▶ [WHAT TO WORK ON]: Find each line with the word "three" and copy it.
— START —
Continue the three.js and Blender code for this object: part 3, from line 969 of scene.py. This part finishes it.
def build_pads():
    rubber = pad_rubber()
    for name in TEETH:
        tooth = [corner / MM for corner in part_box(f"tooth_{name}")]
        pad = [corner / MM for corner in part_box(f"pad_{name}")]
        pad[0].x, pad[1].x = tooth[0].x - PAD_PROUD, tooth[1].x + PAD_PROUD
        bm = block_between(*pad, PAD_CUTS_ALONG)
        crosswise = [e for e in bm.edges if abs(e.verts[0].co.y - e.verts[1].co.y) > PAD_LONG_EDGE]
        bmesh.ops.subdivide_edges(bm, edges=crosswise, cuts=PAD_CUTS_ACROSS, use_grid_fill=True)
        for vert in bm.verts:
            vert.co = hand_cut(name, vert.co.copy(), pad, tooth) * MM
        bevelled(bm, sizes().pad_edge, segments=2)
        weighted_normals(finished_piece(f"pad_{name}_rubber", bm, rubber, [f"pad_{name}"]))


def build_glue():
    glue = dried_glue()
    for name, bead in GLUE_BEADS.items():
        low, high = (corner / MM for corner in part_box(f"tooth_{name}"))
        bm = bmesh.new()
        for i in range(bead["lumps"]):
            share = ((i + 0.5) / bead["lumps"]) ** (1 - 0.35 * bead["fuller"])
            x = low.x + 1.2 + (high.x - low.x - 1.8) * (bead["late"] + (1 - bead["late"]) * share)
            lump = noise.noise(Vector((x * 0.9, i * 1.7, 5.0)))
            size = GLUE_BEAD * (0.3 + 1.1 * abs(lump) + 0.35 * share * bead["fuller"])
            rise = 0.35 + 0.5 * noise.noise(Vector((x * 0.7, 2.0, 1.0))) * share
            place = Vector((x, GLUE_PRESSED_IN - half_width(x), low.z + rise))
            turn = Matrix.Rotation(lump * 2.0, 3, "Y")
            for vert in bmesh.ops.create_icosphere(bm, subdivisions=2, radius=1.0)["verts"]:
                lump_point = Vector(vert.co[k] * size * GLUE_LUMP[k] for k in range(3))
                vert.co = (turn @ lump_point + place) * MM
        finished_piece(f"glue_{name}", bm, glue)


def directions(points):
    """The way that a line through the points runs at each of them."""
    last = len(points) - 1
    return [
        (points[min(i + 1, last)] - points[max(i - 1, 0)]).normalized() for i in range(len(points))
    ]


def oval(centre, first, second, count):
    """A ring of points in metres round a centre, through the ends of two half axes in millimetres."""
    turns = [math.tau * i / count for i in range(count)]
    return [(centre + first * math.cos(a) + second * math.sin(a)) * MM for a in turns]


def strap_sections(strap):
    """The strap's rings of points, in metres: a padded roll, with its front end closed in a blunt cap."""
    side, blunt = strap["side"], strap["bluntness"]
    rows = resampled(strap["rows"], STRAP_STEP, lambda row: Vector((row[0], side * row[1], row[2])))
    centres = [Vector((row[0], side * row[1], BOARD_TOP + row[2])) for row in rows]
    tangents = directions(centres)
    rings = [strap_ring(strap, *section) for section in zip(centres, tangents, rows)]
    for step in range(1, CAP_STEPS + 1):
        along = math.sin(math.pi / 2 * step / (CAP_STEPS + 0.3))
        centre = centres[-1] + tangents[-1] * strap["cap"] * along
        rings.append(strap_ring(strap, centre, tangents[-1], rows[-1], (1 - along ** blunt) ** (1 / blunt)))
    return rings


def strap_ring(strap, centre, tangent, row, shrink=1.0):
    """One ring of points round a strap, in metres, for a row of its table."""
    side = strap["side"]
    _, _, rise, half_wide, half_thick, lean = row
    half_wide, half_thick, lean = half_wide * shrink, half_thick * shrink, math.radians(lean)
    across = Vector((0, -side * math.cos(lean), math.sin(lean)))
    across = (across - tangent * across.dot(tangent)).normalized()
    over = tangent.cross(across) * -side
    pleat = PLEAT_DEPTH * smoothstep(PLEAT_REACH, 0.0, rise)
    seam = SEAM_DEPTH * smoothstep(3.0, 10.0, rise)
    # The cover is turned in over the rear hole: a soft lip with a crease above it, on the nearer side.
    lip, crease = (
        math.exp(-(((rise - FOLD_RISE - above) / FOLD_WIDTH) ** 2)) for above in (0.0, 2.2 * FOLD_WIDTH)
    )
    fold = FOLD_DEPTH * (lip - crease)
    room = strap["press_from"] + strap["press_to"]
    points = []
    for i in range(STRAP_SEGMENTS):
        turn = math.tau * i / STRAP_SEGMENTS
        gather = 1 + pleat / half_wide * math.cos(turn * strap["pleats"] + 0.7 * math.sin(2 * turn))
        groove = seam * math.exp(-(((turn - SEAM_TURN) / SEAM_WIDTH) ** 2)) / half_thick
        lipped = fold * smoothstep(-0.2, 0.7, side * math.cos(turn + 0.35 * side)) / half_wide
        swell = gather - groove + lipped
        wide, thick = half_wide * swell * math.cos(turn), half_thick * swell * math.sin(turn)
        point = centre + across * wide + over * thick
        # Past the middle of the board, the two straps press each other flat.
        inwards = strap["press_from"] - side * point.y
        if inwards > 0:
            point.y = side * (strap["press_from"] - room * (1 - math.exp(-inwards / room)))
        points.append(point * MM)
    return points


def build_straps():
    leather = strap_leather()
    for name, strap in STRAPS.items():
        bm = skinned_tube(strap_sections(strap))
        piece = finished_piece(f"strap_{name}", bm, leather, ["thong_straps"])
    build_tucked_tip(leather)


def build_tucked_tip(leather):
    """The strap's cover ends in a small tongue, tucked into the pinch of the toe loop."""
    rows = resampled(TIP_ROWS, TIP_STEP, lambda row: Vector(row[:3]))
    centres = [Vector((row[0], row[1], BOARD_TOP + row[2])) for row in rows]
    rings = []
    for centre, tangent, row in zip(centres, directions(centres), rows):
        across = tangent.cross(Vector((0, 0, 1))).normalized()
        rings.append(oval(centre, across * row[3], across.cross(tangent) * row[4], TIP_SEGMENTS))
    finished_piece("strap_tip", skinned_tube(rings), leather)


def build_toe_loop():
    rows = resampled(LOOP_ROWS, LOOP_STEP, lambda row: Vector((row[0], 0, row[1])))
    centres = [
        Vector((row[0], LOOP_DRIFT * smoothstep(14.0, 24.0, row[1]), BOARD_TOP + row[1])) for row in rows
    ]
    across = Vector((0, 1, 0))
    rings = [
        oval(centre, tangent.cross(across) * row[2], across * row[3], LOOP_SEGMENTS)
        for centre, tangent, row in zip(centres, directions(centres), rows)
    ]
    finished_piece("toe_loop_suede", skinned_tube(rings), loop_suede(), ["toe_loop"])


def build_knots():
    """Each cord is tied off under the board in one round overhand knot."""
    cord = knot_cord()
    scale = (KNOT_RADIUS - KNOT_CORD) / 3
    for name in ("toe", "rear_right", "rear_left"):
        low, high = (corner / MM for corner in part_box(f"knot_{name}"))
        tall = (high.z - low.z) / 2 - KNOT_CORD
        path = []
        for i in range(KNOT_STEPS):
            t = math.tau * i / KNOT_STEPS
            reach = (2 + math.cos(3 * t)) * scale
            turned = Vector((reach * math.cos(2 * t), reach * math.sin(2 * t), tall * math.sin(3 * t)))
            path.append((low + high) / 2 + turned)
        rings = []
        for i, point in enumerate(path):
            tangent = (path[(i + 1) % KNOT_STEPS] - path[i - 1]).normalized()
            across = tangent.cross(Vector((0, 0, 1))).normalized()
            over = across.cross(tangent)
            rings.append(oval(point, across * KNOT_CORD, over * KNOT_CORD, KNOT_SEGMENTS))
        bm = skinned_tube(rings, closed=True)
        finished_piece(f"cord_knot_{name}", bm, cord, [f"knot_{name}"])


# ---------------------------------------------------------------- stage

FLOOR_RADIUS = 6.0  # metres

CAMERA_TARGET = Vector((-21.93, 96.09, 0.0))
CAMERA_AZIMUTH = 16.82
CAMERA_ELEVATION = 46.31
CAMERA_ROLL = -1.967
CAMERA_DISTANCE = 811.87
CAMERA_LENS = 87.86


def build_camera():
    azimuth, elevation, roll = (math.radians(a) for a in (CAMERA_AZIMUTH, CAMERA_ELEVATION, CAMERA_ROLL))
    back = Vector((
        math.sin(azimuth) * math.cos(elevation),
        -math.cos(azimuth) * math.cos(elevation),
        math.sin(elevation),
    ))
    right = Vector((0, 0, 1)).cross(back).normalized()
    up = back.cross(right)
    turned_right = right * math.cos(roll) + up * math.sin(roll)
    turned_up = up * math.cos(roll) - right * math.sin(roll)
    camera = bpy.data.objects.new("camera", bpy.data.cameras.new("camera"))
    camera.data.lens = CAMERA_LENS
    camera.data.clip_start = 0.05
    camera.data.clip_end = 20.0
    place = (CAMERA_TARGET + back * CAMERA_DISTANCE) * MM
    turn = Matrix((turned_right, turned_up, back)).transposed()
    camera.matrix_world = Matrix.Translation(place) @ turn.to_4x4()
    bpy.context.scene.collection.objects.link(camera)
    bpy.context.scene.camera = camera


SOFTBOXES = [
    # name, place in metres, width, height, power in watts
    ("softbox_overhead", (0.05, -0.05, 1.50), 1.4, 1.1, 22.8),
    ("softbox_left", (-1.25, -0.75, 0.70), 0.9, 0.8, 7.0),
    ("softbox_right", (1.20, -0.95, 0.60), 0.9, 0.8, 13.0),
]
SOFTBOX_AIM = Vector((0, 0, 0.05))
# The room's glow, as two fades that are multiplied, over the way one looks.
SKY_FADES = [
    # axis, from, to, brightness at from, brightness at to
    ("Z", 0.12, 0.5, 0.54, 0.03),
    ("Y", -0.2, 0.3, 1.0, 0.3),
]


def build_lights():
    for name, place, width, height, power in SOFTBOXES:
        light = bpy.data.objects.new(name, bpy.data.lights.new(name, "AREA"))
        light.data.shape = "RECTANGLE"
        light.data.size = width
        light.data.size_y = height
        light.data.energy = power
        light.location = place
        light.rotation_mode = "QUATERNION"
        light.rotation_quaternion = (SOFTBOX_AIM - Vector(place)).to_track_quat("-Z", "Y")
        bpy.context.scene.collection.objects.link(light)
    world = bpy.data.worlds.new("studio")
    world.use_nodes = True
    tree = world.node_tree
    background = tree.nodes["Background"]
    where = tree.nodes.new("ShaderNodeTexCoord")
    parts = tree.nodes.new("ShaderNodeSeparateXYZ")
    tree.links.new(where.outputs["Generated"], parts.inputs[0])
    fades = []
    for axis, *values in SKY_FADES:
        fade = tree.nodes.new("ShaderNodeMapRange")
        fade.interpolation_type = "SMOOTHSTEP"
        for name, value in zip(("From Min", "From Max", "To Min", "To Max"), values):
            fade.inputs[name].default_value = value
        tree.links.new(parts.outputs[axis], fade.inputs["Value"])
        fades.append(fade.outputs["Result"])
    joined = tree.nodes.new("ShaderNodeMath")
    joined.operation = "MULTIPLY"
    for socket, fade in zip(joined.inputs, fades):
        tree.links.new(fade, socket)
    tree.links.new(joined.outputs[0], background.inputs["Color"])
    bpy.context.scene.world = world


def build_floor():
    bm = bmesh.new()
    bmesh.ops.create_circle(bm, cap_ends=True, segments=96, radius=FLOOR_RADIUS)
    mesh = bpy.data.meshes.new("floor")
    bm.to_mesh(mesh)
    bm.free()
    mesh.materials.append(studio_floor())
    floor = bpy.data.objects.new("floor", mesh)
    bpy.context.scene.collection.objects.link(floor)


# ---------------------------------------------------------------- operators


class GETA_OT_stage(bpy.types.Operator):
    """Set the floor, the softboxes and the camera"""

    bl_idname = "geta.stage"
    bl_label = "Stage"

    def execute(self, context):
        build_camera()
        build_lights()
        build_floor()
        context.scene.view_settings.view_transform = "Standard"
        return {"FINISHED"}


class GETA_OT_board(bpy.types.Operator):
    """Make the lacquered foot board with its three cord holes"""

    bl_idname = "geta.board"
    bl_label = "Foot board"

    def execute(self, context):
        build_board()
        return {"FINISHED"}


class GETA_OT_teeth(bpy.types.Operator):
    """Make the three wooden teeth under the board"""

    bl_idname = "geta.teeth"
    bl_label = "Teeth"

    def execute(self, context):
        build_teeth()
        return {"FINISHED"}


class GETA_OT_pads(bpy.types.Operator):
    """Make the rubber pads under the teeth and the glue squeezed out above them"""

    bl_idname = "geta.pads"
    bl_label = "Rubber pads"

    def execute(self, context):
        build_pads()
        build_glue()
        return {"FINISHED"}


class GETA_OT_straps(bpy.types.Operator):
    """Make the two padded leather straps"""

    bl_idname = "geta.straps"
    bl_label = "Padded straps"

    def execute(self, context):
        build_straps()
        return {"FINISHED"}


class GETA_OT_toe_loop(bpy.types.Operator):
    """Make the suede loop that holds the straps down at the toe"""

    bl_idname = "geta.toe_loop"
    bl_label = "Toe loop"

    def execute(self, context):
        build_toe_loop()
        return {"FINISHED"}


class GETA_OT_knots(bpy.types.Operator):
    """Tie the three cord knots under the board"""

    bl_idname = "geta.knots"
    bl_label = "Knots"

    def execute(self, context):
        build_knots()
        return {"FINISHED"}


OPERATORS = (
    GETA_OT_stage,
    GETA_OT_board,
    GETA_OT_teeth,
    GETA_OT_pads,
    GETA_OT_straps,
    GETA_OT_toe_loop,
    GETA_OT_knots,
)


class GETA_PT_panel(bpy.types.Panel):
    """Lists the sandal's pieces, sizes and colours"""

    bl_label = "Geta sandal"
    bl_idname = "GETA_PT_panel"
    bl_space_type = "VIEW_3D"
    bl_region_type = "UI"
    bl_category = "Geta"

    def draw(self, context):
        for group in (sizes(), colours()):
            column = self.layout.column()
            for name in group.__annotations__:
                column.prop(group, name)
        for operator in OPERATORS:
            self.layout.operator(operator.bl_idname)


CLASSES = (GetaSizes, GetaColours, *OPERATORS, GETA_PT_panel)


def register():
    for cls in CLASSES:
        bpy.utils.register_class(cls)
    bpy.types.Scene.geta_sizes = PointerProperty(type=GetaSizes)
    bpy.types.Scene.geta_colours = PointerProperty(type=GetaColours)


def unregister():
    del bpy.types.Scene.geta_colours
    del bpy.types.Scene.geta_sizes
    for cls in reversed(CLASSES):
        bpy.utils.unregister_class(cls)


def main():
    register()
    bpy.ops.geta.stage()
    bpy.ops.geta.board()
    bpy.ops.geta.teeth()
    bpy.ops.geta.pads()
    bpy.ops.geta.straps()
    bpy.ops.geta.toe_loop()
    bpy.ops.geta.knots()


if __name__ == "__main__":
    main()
— END —
▶ [TASK RESULT]:
Continue the three.js and Blender code for this object: part 3, from line 969 of scene.py. This part finishes it.
    """Make the lacquered foot board with its three cord holes"""
    """Make the three wooden teeth under the board"""
    """Tie the three cord knots under the board"""